* _Objective_:
Reproduce the material in full, exactly as written.
|---|
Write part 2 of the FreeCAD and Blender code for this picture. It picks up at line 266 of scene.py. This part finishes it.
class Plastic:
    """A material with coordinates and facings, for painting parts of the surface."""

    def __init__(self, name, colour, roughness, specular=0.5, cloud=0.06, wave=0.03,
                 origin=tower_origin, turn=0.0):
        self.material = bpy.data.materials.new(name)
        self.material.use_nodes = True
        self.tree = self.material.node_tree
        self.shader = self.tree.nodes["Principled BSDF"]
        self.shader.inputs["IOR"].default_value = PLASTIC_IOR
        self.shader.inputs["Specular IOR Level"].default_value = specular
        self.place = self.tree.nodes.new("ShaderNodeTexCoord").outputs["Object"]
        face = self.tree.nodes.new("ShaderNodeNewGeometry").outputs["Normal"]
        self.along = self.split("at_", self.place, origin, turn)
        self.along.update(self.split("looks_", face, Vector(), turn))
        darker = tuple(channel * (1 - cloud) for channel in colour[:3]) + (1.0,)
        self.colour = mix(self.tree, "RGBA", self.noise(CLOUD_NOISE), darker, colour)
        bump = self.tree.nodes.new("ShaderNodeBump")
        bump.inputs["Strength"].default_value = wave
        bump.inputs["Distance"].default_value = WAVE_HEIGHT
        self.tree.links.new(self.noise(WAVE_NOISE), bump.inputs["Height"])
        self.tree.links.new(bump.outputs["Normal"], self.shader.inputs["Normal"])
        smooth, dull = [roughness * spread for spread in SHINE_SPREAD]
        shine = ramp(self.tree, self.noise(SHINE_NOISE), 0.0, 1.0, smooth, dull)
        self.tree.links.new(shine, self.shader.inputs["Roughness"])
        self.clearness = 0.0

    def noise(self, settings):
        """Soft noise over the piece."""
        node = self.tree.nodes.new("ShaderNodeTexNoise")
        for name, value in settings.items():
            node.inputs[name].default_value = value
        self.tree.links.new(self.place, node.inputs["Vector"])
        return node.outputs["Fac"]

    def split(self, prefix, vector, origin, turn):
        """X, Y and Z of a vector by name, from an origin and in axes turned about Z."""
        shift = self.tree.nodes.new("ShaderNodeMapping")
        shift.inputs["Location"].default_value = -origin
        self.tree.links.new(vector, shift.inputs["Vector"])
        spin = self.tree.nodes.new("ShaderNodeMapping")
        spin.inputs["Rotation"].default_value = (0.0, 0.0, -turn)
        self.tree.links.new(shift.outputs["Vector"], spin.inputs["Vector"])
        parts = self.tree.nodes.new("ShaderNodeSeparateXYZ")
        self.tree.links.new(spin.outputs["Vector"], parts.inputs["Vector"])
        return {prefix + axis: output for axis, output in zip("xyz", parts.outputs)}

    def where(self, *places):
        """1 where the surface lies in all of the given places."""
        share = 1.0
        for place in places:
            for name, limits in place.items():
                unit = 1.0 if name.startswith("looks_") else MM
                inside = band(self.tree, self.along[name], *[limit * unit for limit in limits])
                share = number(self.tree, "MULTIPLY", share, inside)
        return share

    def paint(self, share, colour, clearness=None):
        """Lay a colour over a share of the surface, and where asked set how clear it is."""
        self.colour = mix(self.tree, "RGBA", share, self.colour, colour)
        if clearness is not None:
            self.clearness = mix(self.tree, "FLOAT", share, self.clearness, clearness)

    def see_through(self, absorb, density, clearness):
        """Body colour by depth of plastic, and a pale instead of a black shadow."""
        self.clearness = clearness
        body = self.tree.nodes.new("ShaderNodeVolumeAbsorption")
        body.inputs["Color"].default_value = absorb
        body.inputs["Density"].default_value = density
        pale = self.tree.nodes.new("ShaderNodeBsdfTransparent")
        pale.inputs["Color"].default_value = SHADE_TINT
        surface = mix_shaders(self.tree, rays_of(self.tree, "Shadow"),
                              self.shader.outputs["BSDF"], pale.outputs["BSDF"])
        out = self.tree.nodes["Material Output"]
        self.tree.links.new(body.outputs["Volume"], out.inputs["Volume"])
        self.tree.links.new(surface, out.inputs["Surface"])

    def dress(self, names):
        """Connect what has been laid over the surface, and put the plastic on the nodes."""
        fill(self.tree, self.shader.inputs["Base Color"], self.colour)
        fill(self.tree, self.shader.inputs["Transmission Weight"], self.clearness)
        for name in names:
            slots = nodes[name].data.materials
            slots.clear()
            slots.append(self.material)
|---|
* _Solution for this problem_:
Write part 2 of the FreeCAD and Blender code for this picture. It picks up at line 266 of scene.py. This part finishes it.
class Plastic:
    """A material with coordinates and facings, for painting parts of the surface."""

    def __init__(self, name, colour, roughness, specular=0.5, cloud=0.06, wave=0.03,
                 origin=tower_origin, turn=0.0):
        self.material = bpy.data.materials.new(name)
        self.material.use_nodes = True
        self.tree = self.material.node_tree
        self.shader = self.tree.nodes["Principled BSDF"]
        self.shader.inputs["IOR"].default_value = PLASTIC_IOR
        self.shader.inputs["Specular IOR Level"].default_value = specular
        self.place = self.tree.nodes.new("ShaderNodeTexCoord").outputs["Object"]
        face = self.tree.nodes.new("ShaderNodeNewGeometry").outputs["Normal"]
        self.along = self.split("at_", self.place, origin, turn)
        self.along.update(self.split("looks_", face, Vector(), turn))
        darker = tuple(channel * (1 - cloud) for channel in colour[:3]) + (1.0,)
        self.colour = mix(self.tree, "RGBA", self.noise(CLOUD_NOISE), darker, colour)
        bump = self.tree.nodes.new("ShaderNodeBump")
        bump.inputs["Strength"].default_value = wave
        bump.inputs["Distance"].default_value = WAVE_HEIGHT
        self.tree.links.new(self.noise(WAVE_NOISE), bump.inputs["Height"])
        self.tree.links.new(bump.outputs["Normal"], self.shader.inputs["Normal"])
        smooth, dull = [roughness * spread for spread in SHINE_SPREAD]
        shine = ramp(self.tree, self.noise(SHINE_NOISE), 0.0, 1.0, smooth, dull)
        self.tree.links.new(shine, self.shader.inputs["Roughness"])
        self.clearness = 0.0

    def noise(self, settings):
        """Soft noise over the piece."""
        node = self.tree.nodes.new("ShaderNodeTexNoise")
        for name, value in settings.items():
            node.inputs[name].default_value = value
        self.tree.links.new(self.place, node.inputs["Vector"])
        return node.outputs["Fac"]

    def split(self, prefix, vector, origin, turn):
        """X, Y and Z of a vector by name, from an origin and in axes turned about Z."""
        shift = self.tree.nodes.new("ShaderNodeMapping")
        shift.inputs["Location"].default_value = -origin
        self.tree.links.new(vector, shift.inputs["Vector"])
        spin = self.tree.nodes.new("ShaderNodeMapping")
        spin.inputs["Rotation"].default_value = (0.0, 0.0, -turn)
        self.tree.links.new(shift.outputs["Vector"], spin.inputs["Vector"])
        parts = self.tree.nodes.new("ShaderNodeSeparateXYZ")
        self.tree.links.new(spin.outputs["Vector"], parts.inputs["Vector"])
        return {prefix + axis: output for axis, output in zip("xyz", parts.outputs)}

    def where(self, *places):
        """1 where the surface lies in all of the given places."""
        share = 1.0
        for place in places:
            for name, limits in place.items():
                unit = 1.0 if name.startswith("looks_") else MM
                inside = band(self.tree, self.along[name], *[limit * unit for limit in limits])
                share = number(self.tree, "MULTIPLY", share, inside)
        return share

    def paint(self, share, colour, clearness=None):
        """Lay a colour over a share of the surface, and where asked set how clear it is."""
        self.colour = mix(self.tree, "RGBA", share, self.colour, colour)
        if clearness is not None:
            self.clearness = mix(self.tree, "FLOAT", share, self.clearness, clearness)

    def see_through(self, absorb, density, clearness):
        """Body colour by depth of plastic, and a pale instead of a black shadow."""
        self.clearness = clearness
        body = self.tree.nodes.new("ShaderNodeVolumeAbsorption")
        body.inputs["Color"].default_value = absorb
        body.inputs["Density"].default_value = density
        pale = self.tree.nodes.new("ShaderNodeBsdfTransparent")
        pale.inputs["Color"].default_value = SHADE_TINT
        surface = mix_shaders(self.tree, rays_of(self.tree, "Shadow"),
                              self.shader.outputs["BSDF"], pale.outputs["BSDF"])
        out = self.tree.nodes["Material Output"]
        self.tree.links.new(body.outputs["Volume"], out.inputs["Volume"])
        self.tree.links.new(surface, out.inputs["Surface"])

    def dress(self, names):
        """Connect what has been laid over the surface, and put the plastic on the nodes."""
        fill(self.tree, self.shader.inputs["Base Color"], self.colour)
        fill(self.tree, self.shader.inputs["Transmission Weight"], self.clearness)
        for name in names:
            slots = nodes[name].data.materials
            slots.clear()
            slots.append(self.material)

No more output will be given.